The career criminal suspected of shooting an off-duty NYPD cop during a botched robbery will be charged with attempted murder, police officials said Tuesday, with the charges being upgraded if the gravely injured officer is pronounced dead.
Randy “Popper” Jones, 38, was taken back to Brooklyn on Monday after police tracked him down at a Rockland County hotel.
“He fled, but he couldn’t escape our reach,” NYPD Commissioner Keechant Sewell said at a press conference. “In less than 46 hours, he was handcuffed by an NYPD detective assigned to the US Marshals Regional Fugitive Task Force.
“The victim, in this case, is an NYPD officer,” Sewell said. “But we will relentlessly pursue anyone who carries in firearms or shoots someone in this city.”
Meanwhile, the critically injured officer, married father of two Adeed Fayaz, 26, remained on life support at Brookdale Hospital after being shot Saturday evening after responding to a Facebook Marketplace ad for a car in East New York with his brother-in-law.
His family gathered at the hospital on Tuesday as the cop clung to life, while other members of New York’s Finest consoled relatives and stood guard.
Police sources said doctors would be checking again for brain activity and that the officer could be taken off life support as early as Tuesday.
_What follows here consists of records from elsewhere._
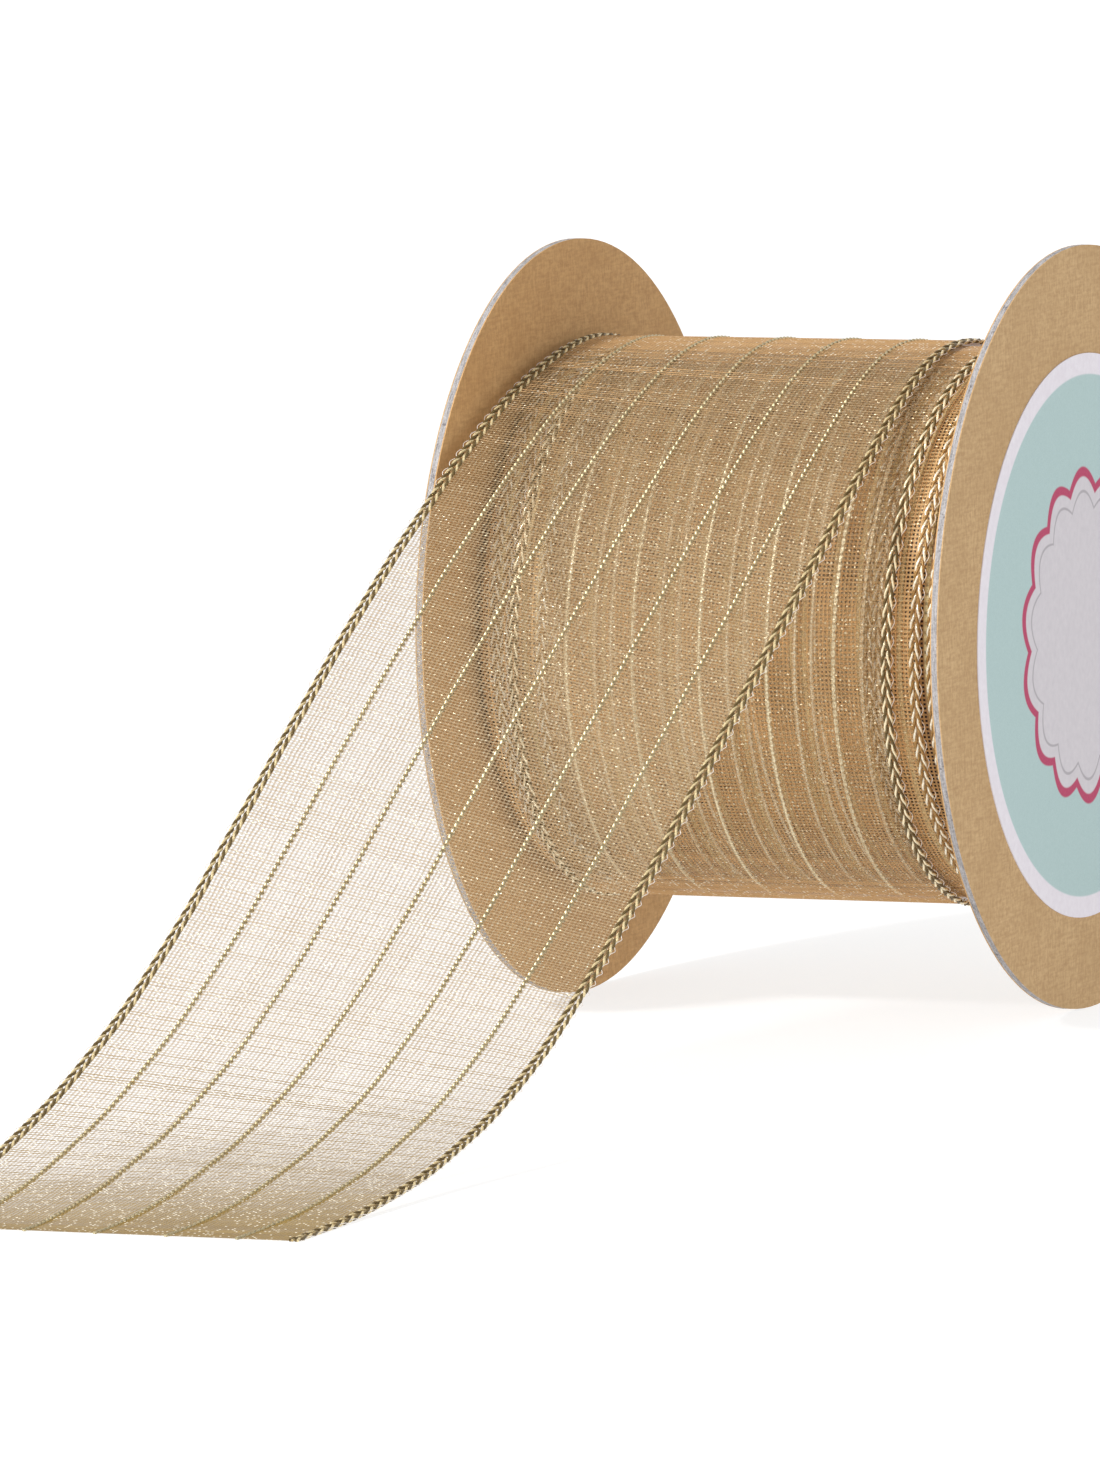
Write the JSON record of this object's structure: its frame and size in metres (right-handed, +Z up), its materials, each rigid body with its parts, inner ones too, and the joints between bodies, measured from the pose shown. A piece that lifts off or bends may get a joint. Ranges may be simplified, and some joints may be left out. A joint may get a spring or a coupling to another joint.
{
  "type": "ribbon spool",
  "caption": "Cardboard spool with a wound roll of sheer gold-striped gift ribbon, its free tail drawn off the top and lying on the floor in front.",
  "frame": {"origin": "on the spool's axis, halfway between the two flanges", "axes": "+X along the axis towards the labelled end, -Y the way the ribbon's tail is drawn off, +Z up; the flange rims rest on the plane z = -0.046 m"},
  "size_m": [0.0677, 0.2435, 0.092],
  "materials": {
    "kraft_paper": "uncoated brown kraft paper with fine fibres",
    "grey_board": "recycled grey board, fibrous where it is cut",
    "label_paper": "matte printed paper label",
    "glue": "dried hide-coloured glue",
    "tape": "clear adhesive tape",
    "sheer_ribbon": "sheer golden brown organza, plain weave",
    "selvedge_thread": "chained brown and gold metallic yarn",
    "gold_thread": "twisted gold metallic yarn"
  },
  "bodies": {
    "ribbon": {"outer_turn_web": "sheer_ribbon", "tail_web": "sheer_ribbon", "selvedge_left": "selvedge_thread", "selvedge_right": "selvedge_thread", "gold_stripe_1": "gold_thread", "gold_stripe_2": "gold_thread", "gold_stripe_3": "gold_thread", "gold_stripe_4": "gold_thread", "gold_stripe_5": "gold_thread"},
    "spool": {"core_ply_inner": "grey_board", "core_ply_middle": "grey_board", "core_ply_outer": "kraft_paper", "near_inner_facing": "kraft_paper", "near_flange_board": "grey_board", "near_outer_facing": "kraft_paper", "far_inner_facing": "kraft_paper", "far_flange_board": "grey_board", "far_outer_facing": "kraft_paper", "core_glue_near": "glue", "core_glue_far": "glue", "label": "label_paper", "ribbon_start_tape": "tape", "wound_turns_inner": "sheer_ribbon", "wound_turns_middle": "sheer_ribbon", "wound_turns_outer": "sheer_ribbon", "ribbon_under_turn": "sheer_ribbon"}
  },
  "joints": [
    {"name": "spool_turn", "type": "hinge", "parent": "ribbon", "child": "spool", "pos_m": [0, 0, 0], "axis": [1, 0, 0], "continuous": true}
  ]
}
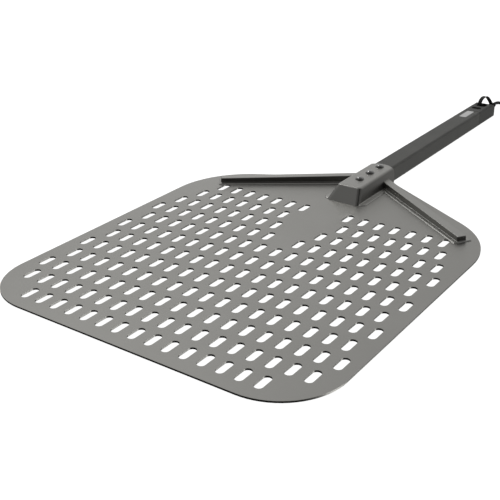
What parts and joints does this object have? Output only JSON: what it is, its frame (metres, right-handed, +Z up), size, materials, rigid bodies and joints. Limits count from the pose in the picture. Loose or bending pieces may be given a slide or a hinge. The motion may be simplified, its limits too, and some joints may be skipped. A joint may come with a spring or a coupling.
{
  "type": "pizza peel",
  "caption": "Perforated flat metal pizza peel with a ribbed yoke, a riveted dark moulded handle and a hanging thong through its end.",
  "frame": {"origin": "on the surface that the peel lies on, under the middle of its length and width, leaving out the thong", "axes": "+X to the right, +Y from the blade's front edge towards the handle's end, +Z up"},
  "size_m": [0.3048, 0.7117, 0.0242],
  "materials": {
    "blade_metal": "satin anodised, warm grey",
    "yoke_metal": "satin anodised pressing, warm grey",
    "rivet_metal": "satin, dark grey in shade",
    "fastener_steel": "plain turned steel",
    "handle_plastic": "fine-textured dark grey glass-filled nylon",
    "cap_plastic": "fine-textured dark grey nylon",
    "badge_metal": "plain satin inlay with no lettering",
    "thong_leather": "near-black flat leather lace"
  },
  "bodies": {
    "peel": {"blade": "blade_metal", "yoke": "yoke_metal", "rivets": "rivet_metal", "rivet_washers": "fastener_steel", "handle": "handle_plastic", "handle_badge": "badge_metal", "end_cap": "cap_plastic", "end_cap_screw": "fastener_steel"},
    "thong": {"thong_loop": "thong_leather", "thong_upper_tail": "thong_leather", "thong_lower_tail": "thong_leather", "thong_knot": "thong_leather"}
  },
  "joints": [
    {"name": "thong_swing", "type": "hinge", "parent": "peel", "child": "thong", "pos_m": [0, 0.3255, 0.01045], "axis": [1, 0, 0], "range_deg": [-75, 75]}
  ]
}
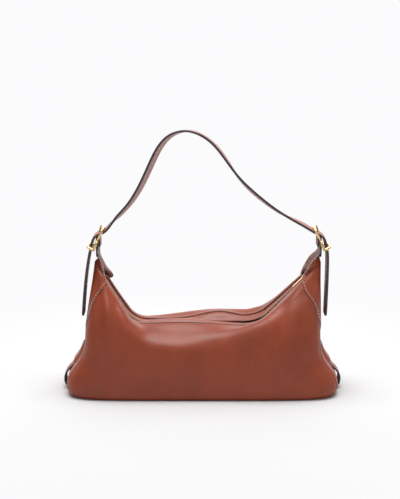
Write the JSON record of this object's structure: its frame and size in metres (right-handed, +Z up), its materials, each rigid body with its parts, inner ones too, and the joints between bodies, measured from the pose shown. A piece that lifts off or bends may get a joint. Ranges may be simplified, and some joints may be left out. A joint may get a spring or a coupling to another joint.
{
  "type": "hobo bag",
  "caption": "Leather hobo bag with a dipped zipped top, V-shaped end ears and an arched shoulder strap held by a pin buckle at each end.",
  "frame": {"origin": "centre of the footprint, on the ground under the flat base", "axes": "+X to the right end seen from the front, +Y from the front to the rear, +Z up"},
  "size_m": [0.3489, 0.124, 0.3291],
  "materials": {
    "board": "plain board",
    "base_leather": "satin leather",
    "front_leather": "satin grained leather",
    "rear_leather": "satin grained leather",
    "left_gusset_leather": "satin grained leather",
    "right_gusset_leather": "satin grained leather",
    "front_placket_leather": "satin leather",
    "rear_placket_leather": "satin leather",
    "front_tape": "woven tape",
    "rear_tape": "woven tape",
    "zip_teeth": "polished gold tone",
    "zip_slider": "polished gold tone",
    "zip_pull": "polished gold tone",
    "pocket_lining": "woven lining",
    "lining_base": "woven lining",
    "lining_front": "woven lining",
    "lining_rear": "woven lining",
    "left_ear_leather": "satin grained leather",
    "right_ear_leather": "satin grained leather",
    "left_keeper_leather": "satin leather",
    "right_keeper_leather": "satin leather",
    "left_base_strap_leather": "satin leather",
    "right_base_strap_leather": "satin leather",
    "left_buckle_metal": "polished gold tone",
    "right_buckle_metal": "polished gold tone",
    "left_prong_metal": "polished gold tone",
    "right_prong_metal": "polished gold tone",
    "left_chape_leather": "satin leather",
    "right_chape_leather": "satin leather",
    "strap_leather": "satin leather, painted edges"
  },
  "bodies": {
    "bag": {"base_board": "board", "base_panel": "base_leather", "front_panel": "front_leather", "rear_panel": "rear_leather", "left_gusset": "left_gusset_leather", "right_gusset": "right_gusset_leather", "front_placket": "front_placket_leather", "rear_placket": "rear_placket_leather", "front_zip_tape": "front_tape", "rear_zip_tape": "rear_tape", "zip_chain": "zip_teeth", "inner_pocket": "pocket_lining", "lining_base": "lining_base", "lining_front": "lining_front", "lining_rear": "lining_rear", "left_ear": "left_ear_leather", "right_ear": "right_ear_leather", "left_keeper": "left_keeper_leather", "right_keeper": "right_keeper_leather", "left_base_strap": "left_base_strap_leather", "right_base_strap": "right_base_strap_leather"},
    "strap": {"shoulder_strap": "strap_leather", "left_buckle_frame": "left_buckle_metal", "right_buckle_frame": "right_buckle_metal", "left_chape": "left_chape_leather", "right_chape": "right_chape_leather"},
    "left_prong": {"left_prong": "left_prong_metal"},
    "right_prong": {"right_prong": "right_prong_metal"},
    "zip_slider": {"zip_slider": "zip_slider"},
    "zip_pull": {"zip_pull": "zip_pull"}
  },
  "joints": [
    {"name": "strap_swing", "type": "hinge", "parent": "bag", "child": "strap", "pos_m": [0, 0, 0.18], "axis": [1, 0, 0], "range_deg": [-35, 35]},
    {"name": "right_prong_lift", "type": "hinge", "parent": "strap", "child": "right_prong", "pos_m": [0.146, 0, 0.1932], "axis": [0, 1, 0], "range_deg": [0, 40]},
    {"name": "left_prong_lift", "type": "hinge", "parent": "strap", "child": "left_prong", "pos_m": [-0.13, 0, 0.1932], "axis": [0, -1, 0], "range_deg": [0, 40]},
    {"name": "zip_slide", "type": "slide", "parent": "bag", "child": "zip_slider", "axis": [-0.7071, 0, -0.7071], "range_m": [0, 0.045]},
    {"name": "zip_pull_lift", "type": "hinge", "parent": "zip_slider", "child": "zip_pull", "pos_m": [0.12711, 0, 0.14289], "axis": [0, 1, 0], "range_deg": [0, 110]}
  ]
}
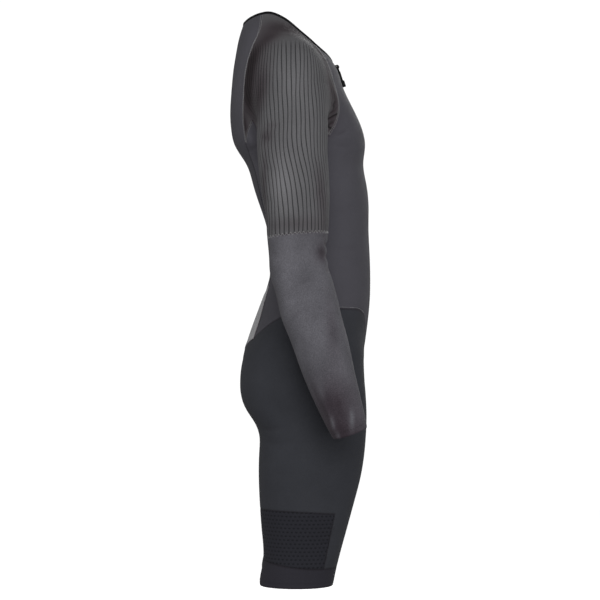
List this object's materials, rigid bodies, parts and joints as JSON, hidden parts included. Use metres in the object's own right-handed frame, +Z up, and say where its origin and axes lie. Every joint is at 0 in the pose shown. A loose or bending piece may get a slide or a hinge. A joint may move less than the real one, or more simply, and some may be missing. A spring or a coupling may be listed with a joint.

At a press conference, NYPD Chief of Detectives James Essig announced the expected charges against Jones, describing how the suspected cop shooter ambushed Fayaz and his brother-in-law after the two showed up to buy a Honda Pilot he was allegedly selling for $24,000 on Facebook.
“[Jones] then jokingly asked, ‘Are you guys carrying a gun?'” “Both men said no,” Essig told reporters Tuesday morning.
“At this time on perpetrator grabs [Fayaz] in a headlock, points the gun at his head and demands the money,” Essig said.
“Our officer states he doesn’t have the money, at which time the perpetrator points the firearm at the brother-in-law,” Essig said. “Police Officer Fayaz is able to break free at which time the male fired, striking him in the head. The officer’s brother-in-law removes the firearm from our officer’s hip and returns fire at least six times.
“Our perpetrator jumps into the driver’s seat of a black auto and speeds off.”
Police found the black BMW SUV that Jones allegedly fled in — and which sources said is registered in his mother’s name — at 129th Street and Park Avenue.
Essig said Jones was with his girlfriend when he was tracked down to the Nanuet hotel — and taken into custody using Fayaz’s handcuffs, Essig confirmed.
Jones has tattoos of a vine and a rose on his neck, praying hands on a Bible on his arm, and inscribed on his arm are the words, “If you stand for everything, you’ll stand forever.”
Essig said his criminal record includes a 2014 domestic bust for strangulation, and sources said he was being sought on a 2019 warrant for driving without a license.
His rap sheet lists 22 busts, including for grand larceny, harassment and strangulation, sources previously told The Post.
Crime scene cops on Tuesday scoured the Harlem apartment where Jones lived with his girlfriend and the couple’s four children, looking for evidence, building residents said.
The couple’s dog had to be removed in a cage so that police could get inside.
“Detectives said they’d get the miscreant who shot our brother officer — and now he needs to spend the rest of his cowardly life in a jail cell,” Paul DiGiacomo, president of the NYPD Detectives Endowment Association, said in a statement Tuesday.
“There was nowhere this vicious criminal could hide as his world closed in on him due to every detective tirelessly working this investigation,” he said. “There will be justice.”
NYPD Police Benevolent Association president Patrick Lynch, in a statement Tuesday, credited cops with “painstakingly piecing this case together.
“Now is the time for the justice system to step up and deliver consequences,” Lynch said. “It needs to send a message to anyone else who would attack police officers or innocent New Yorkers. Too many victims have already been let down by the system.
“It cannot let down our brother and his family.”